Skin-to-skin contact between the parents and baby is vital for the baby’s health and the mother’s recovery. Skin-to-skin contact (aka “kangaroo care’) helps:

·      Baby adapt faster to life outside the womb

·      Temperature regulation for baby

·      Promote improved sleep, heart rate regulation, respiration, and brain development for baby

·      Promote smoother breastfeeding 

·      Promote healthy weight for baby

·      Support baby’s immune system

Source:  Parents

 For mom’s, skin-to-skin contact helps:

·      Increase milk supply

·      Promote natural bonding

·      Decrease postpartum anxiety

·      Relaxation before feedings

·      Release oxytocin that has a comforting, warming effect

·      Promote uterus contractions to reduce bleeding 

To get all the bonding benefits, mother and baby must feel relaxed and comfortable. That may be hard for them to do with visitors in the room. Allow them extra space and time. If you do happen to be visiting when it’s time for a feed or the baby needs extra snuggles to calm down, ask the mother if she wants you to help with something else while they do their thing or if she’d rather schedule another visit later. The main thing is to help her feel comfortable and supported in putting her and the baby’s needs first (i.e., she doesn’t need to play hostess right now). 

Keep it short.

Unless the mom asks you to stay longer, plan on keeping your visit short and sweet. You will have time in the coming weeks for you to catch up and get in all the baby snuggles, but for some moms, holding a lengthy conversation is just too much during this time. If they’re taking visitors at the hospital, 15-30 minutes is about right. If they’re home, 30 minutes to an hour is probably good. Of course, they may ask you to stay longer, and that’s great, too! On the other hand, it may become obvious that now is just not a good time – respectfully take Mom’s cues.

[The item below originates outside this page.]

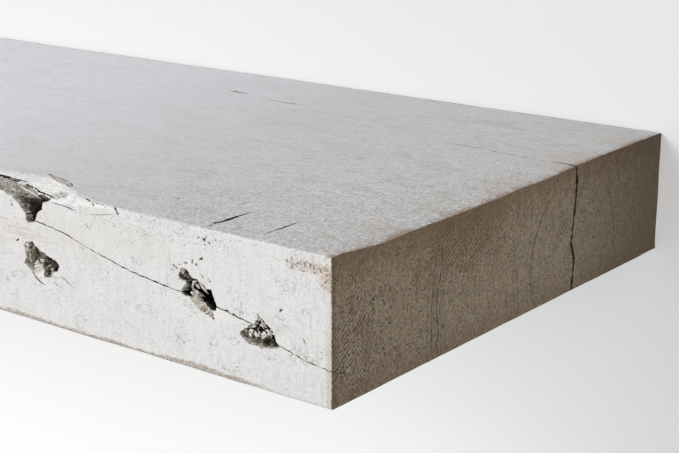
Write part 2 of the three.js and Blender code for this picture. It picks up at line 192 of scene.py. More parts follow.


# Hollows where knots fell out and wood tore away. An outline is of (along, up) on the front, and runs on
# over the arris as (along, height + back). A floor reaches its depth at the run from the outline. It is
# rough by so many millimetres, leans towards the right end, and sinks by a share of its depth, which
# undercuts its lower wall. The shade is painted shade: it darkens the wood as that much more depth would,
# and lightens it below zero. Bare is how free of paint it is, grain how long its mesh's edges are, and
# ragged how much of the noise its outline takes. Past the margin round its outline, or the limit back
# from the front, a place is far outside a hollow.
usual_hollow = dict(lean=0, bare=1, sink=0, grain=0.55, ragged=1)
hollow_margin, hollow_limit, far_outside = 9, 40, -99.0
hollows = {
    "crumbled bowl": dict(
        depth=10, run=3.4, lean=0.35, rough=0.4, shade=-1,
        outline=[
            (48.1, 21.6), (44.6, 22.8), (37.3, 24), (32.5, 25.6), (29.9, 25.2), (29.2, 22.3),
            (26.4, 20.9), (30.6, 19.3), (33.8, 18.5), (36.9, 18.1), (42.8, 18.8), (46.9, 20.8),
        ],
    ),
    "crumbled seat": dict(
        depth=3.4, run=1.3, rough=1.3, shade=9,
        outline=[
            (48.2, 22.2), (44.1, 25.5), (40.4, 27.4), (38.3, 30.8), (37.1, 31), (33.6, 29.1),
            (30.9, 27), (29.9, 23.6), (33, 22), (42, 21.4),
        ],
    ),
    "deep": dict(
        depth=14, run=3.2, lean=0.4, rough=0.8, shade=11, sink=0.36,
        outline=[
            (80.4, 32.2), (79.4, 35), (77.5, 36.8), (76.5, 38.6), (74, 40.2), (71, 40.4), (69.4, 39.1),
            (67.4, 38.4), (66, 37.2), (63.8, 37), (62, 33.8), (60.4, 30.4), (61, 28.8), (63.6, 28.2),
            (65.9, 30), (68, 31.7), (71, 32.8), (75.5, 32.2),
        ],
    ),
    "deep lip": dict(
        depth=2.6, run=5, lean=0.3, rough=0.9, shade=-4,
        outline=[
            (75.5, 32.6), (72.1, 32.4), (69.2, 31.6), (66.2, 29.6), (63.4, 28.4), (62.2, 27),
            (64.4, 25.6), (69.0, 26.8), (72.5, 29.0), (75, 31.2),
        ],
    ),
    "lump seat": dict(
        depth=3.6, run=1.4, lean=0.2, rough=0.8, shade=7,
        outline=[
            (82, 41.2), (79.6, 43.6), (77, 43.4), (74.4, 41.2), (73.9, 38.6), (76, 37.2), (78.3, 38.4),
            (81, 38.8),
        ],
    ),
    "oval": dict(
        depth=9, run=5, lean=0.5, rough=1.7, shade=-2,
        outline=[
            (177.9, 35.3), (176.2, 37), (172.2, 38.1), (168.5, 35.4), (162.3, 33.1), (157.2, 32.1),
            (155.1, 29.5), (156.3, 27.4), (159.6, 26.4), (161.2, 23.6), (165.4, 23), (166.4, 25.4),
            (167.6, 27.6), (169.8, 28.4), (172.4, 26.8), (173.6, 24.2), (178.7, 27.3), (176.8, 31),
        ],
    ),
    "oval gap": dict(
        depth=12, run=1.4, lean=0.6, rough=0.4, shade=30,
        outline=[
            (172.6, 38.0), (168.5, 35.5), (162.3, 33.2), (157.2, 32.2), (155.2, 29.6), (156.3, 27.6),
            (159.0, 27.6), (159.4, 29.6), (163.0, 31.0), (168.2, 33.0), (172.0, 36.0),
        ],
    ),
    "oval ledge": dict(
        depth=1.5, run=2.2, lean=0.2, rough=0.9, bare=0.45, shade=-5,
        outline=[
            (174.2, 24.6), (172.8, 27.4), (170.0, 29.0), (167.0, 28.2), (165.8, 25.6), (166.2, 23.2),
            (169.4, 22.6), (172.6, 23.0),
        ],
    ),
    "torn channel": dict(
        depth=4.2, run=3.0, rough=0.9, bare=0.95, shade=-1, grain=0.9,
        outline=[
            (262, 66), (242, 72), (225, 75), (205.4, 73), (196.9, 69.6), (187, 65.8), (176.6, 62.2),
            (171, 60.6), (172, 57.5), (180.3, 55), (185.3, 57.6), (195.8, 59.7), (215, 60.5), (240, 62),
            (256, 64),
        ],
    ),
    "torn pit": dict(
        depth=14, run=3.4, lean=0.45, rough=0.8, shade=4,
        outline=[
            (184, 60.2), (176.6, 61.6), (170.7, 60.5), (165.6, 60.9), (159, 60.1), (160.6, 58.9),
            (163.7, 57.8), (164.9, 55), (167.9, 52.5), (169.6, 48.2), (173.8, 47.1), (175.8, 48.4),
            (175.6, 51.2), (180.3, 54.8), (184.5, 57.4),
        ],
    ),
    "lifted flake": dict(
        depth=1.2, run=1.1, rough=0.3, bare=0.9, shade=1, grain=0.9,
        outline=[
            (184.8, 86.4), (180, 85.6), (174, 85.4), (168, 83.4), (161, 79), (159.3, 75.8), (166, 79.8),
            (172, 80.8), (178.5, 82.6),
        ],
    ),
    "arris chip": dict(
        depth=0.8, run=0.5, rough=0.3, shade=3,
        outline=[
            (133.4, 63.4), (132.4, 63.5), (131.4, 62.7), (131.6, 62.0), (132.6, 62.3),
        ],
    ),
    "far oval": dict(
        depth=8, run=4.5, lean=0.3, rough=1.4, shade=0, grain=1,
        outline=[
            (347, 42), (342.5, 47.3), (336, 48.2), (330.4, 44.6), (329, 39.4), (332.6, 34.7),
            (339, 33.6), (345.4, 36.6),
        ],
    ),
    "far crumbled": dict(
        depth=8, run=4, lean=0.2, rough=1.2, shade=0, grain=1,
        outline=[
            (484, 20.3), (477, 25.4), (468, 26.8), (460.6, 23), (457.4, 19.2), (463.5, 15), (471, 13.2),
            (479.4, 14.8),
        ],
    ),
    "far deep": dict(
        depth=12, run=5, lean=0.3, rough=1.2, shade=2, grain=1,
        outline=[
            (646, 39), (640, 47.8), (632, 49.6), (624.5, 43), (622.2, 36), (627, 29.6), (635, 26.4),
            (642.4, 31),
        ],
    ),
    "end oval": dict(
        depth=8, run=4.5, lean=0.3, rough=1.3, shade=0, grain=1,
        outline=[
            (802.6, 26), (797, 31.4), (790, 32), (783.4, 28.6), (781.6, 23.8), (786.5, 19), (793.4, 18),
            (800.6, 20.8),
        ],
    ),
}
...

Don’t expect to be entertained or fed.

It’s hard enough to keep a newborn happy and fed. If you’re a visitor, come with the intent to congratulate, encourage, and help. They may not offer water or a bite to eat, and that’s ok. This is the time to be a loving friend. On the same note, while we all love those sweet baby snuggles and fresh newborn scent, Mom may not be ready to let others hold the baby just yet. Don’t feel offended – this could be for any number of reasons:

·      She’s trying to protect Baby’s health and prevent illness

·      They’re still bonding right now

·      Baby is sleeping and needs to rest

And before you know it, I’m sure she’ll be begging you to give her arms a break in a few weeks.

Keep the conversation light.

Follow the parents’ lead here. Some moms like to discuss their birth stories and intimate details, but others prefer to keep it private. There could be some raw or painful parts there as well. Maybe the birth didn’t go as she had imagined. Or perhaps it was a bit traumatic and hard. You never know what’s going on, and Mom has a lot to process right now. Instead of asking “how it all happened” right off the bat, let the mother bring it up if she wants to. She may want to simply sit and listen to some funny stories or chat about what’s going on in  your life in order to regain a bit of normalcy during this time. 

Offer to pick something up or bring food on the way.

It’s hard – if not impossible – to get out of the house a few days after birth. Maybe you can make her day by offering to pick up her favorite drink, snack, or even a meal. (Sometimes, you just really crave a Sonic shake!) Or, maybe they’re out of a few necessities but can’t find time to get to the store. Ask if there’s anything the new parents need before you come.

Offer to help.

This isn’t a must – your company and thoughtful visit will be much appreciated! – but if you have the time, offer to help if you can. If they have other children, you could play a game with them for a bit. Or, you could wash the dishes, fold baby clothes, or take the trash out. A small gesture goes a very long way for tired new parents.